**YOUR OBJECTIVE:** Write out exactly the lines that run from the line containing "Reconstruct the object in this render as a 3D" through the line containing "own upturned lid."; both end lines belong to the answer.

======== THE RECORDS ========

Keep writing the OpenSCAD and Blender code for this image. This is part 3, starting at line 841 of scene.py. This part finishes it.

========
======== THE RECORDS ========

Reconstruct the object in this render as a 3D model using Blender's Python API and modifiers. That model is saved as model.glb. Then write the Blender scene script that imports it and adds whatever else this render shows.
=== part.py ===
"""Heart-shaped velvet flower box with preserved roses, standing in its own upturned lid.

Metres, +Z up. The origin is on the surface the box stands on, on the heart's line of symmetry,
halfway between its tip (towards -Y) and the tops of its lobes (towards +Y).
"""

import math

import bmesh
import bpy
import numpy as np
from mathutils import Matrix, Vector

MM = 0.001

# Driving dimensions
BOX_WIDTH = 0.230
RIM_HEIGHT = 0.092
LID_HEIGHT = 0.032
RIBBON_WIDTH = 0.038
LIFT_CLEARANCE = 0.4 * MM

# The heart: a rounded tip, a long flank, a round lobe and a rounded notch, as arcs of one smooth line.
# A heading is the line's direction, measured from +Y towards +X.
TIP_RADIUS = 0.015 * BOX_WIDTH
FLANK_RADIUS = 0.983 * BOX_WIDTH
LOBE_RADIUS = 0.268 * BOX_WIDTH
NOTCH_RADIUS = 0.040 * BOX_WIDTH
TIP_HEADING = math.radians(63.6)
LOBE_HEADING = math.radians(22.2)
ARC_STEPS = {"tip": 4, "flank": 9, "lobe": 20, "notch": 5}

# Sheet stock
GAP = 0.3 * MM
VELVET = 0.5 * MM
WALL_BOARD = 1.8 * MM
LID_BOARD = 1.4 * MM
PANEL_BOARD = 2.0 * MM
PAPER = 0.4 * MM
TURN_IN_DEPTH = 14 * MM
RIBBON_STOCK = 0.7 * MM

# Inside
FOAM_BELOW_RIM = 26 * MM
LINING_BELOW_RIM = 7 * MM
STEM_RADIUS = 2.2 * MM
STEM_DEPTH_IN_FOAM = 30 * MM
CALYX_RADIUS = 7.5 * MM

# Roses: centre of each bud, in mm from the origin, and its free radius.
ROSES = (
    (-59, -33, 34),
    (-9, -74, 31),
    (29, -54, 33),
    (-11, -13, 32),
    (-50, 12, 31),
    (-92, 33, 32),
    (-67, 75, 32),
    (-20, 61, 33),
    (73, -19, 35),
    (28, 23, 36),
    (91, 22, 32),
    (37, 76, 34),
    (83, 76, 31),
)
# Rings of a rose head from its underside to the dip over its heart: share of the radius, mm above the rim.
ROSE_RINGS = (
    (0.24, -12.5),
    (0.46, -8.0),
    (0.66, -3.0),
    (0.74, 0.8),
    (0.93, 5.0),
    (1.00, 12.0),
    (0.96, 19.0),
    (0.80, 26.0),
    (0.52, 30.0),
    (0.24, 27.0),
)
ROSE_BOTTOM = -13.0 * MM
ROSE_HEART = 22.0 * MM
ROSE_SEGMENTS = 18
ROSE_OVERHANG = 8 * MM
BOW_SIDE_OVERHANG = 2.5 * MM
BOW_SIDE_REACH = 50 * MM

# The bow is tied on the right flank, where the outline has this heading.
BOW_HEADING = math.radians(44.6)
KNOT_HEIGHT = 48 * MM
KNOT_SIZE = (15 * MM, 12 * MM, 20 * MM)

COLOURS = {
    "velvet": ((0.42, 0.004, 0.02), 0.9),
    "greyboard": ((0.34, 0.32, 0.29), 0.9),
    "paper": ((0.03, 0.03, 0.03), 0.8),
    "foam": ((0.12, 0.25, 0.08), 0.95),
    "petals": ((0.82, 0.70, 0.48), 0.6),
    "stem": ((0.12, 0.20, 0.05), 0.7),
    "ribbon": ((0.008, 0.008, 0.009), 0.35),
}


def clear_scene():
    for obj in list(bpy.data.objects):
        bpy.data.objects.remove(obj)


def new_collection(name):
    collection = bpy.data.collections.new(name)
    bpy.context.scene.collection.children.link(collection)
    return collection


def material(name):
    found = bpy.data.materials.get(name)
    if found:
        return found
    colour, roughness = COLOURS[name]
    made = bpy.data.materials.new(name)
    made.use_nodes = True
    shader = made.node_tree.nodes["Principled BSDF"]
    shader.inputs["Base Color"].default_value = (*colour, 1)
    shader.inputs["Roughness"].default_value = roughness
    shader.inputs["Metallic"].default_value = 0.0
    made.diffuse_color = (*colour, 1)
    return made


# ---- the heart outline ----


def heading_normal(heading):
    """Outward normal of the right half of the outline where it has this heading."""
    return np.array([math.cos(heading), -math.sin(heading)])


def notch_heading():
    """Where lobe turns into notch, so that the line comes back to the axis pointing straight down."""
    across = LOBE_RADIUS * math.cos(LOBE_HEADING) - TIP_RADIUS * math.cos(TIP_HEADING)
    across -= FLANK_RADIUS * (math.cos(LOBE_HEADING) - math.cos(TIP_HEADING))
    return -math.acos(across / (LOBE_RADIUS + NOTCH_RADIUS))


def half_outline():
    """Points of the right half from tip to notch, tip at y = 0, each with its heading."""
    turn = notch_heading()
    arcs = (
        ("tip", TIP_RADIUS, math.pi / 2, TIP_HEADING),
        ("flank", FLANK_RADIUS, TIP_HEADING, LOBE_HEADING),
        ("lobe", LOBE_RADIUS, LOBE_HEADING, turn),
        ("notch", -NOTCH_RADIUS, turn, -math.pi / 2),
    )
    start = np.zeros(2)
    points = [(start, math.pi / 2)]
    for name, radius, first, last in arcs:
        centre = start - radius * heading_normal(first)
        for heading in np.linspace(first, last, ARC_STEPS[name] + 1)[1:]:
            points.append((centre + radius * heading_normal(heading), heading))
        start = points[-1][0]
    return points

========
======== THE RECORDS ========

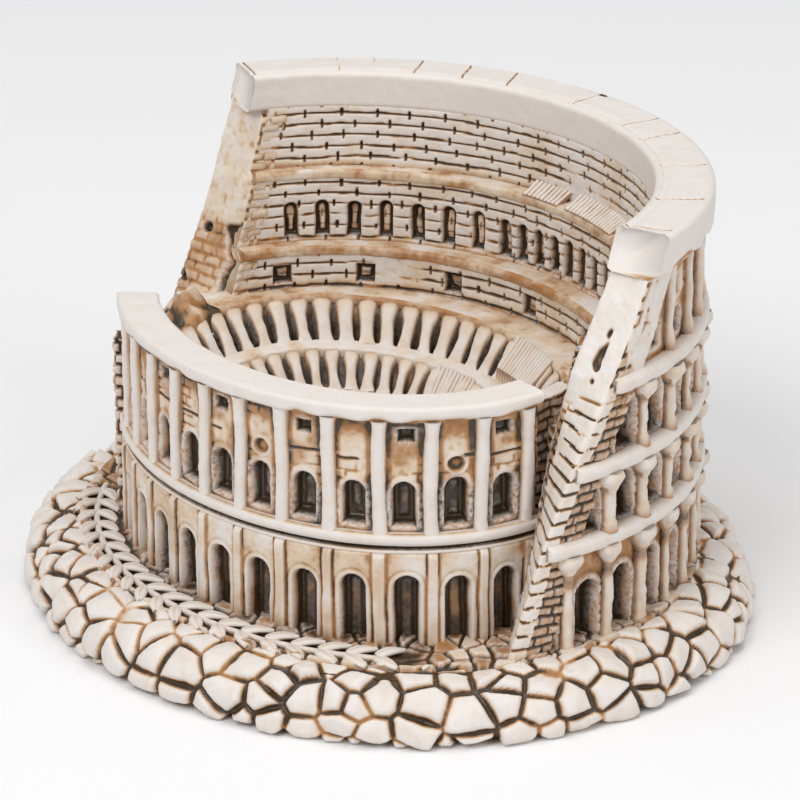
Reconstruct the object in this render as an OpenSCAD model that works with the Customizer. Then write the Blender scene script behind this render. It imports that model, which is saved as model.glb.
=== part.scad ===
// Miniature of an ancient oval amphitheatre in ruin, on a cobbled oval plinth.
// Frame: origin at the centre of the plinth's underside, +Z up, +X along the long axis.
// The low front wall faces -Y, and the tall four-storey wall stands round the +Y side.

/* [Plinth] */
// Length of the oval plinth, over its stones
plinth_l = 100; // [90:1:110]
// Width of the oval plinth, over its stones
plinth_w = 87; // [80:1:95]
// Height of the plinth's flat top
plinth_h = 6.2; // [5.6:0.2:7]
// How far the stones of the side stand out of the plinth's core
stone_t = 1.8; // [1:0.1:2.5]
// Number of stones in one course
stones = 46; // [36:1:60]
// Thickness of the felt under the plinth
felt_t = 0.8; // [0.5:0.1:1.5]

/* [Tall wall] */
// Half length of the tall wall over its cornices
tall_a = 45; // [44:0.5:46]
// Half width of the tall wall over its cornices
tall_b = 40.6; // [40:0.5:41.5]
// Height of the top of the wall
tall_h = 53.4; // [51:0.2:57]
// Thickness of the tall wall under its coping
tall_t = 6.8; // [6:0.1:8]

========

**REPLY TO THE TASK:**
Reconstruct the object in this render as a 3D model using Blender's Python API and modifiers. That model is saved as model.glb. Then write the Blender scene script that imports it and adds whatever else this render shows.
=== part.py ===
"""Heart-shaped velvet flower box with preserved roses, standing in its own upturned lid.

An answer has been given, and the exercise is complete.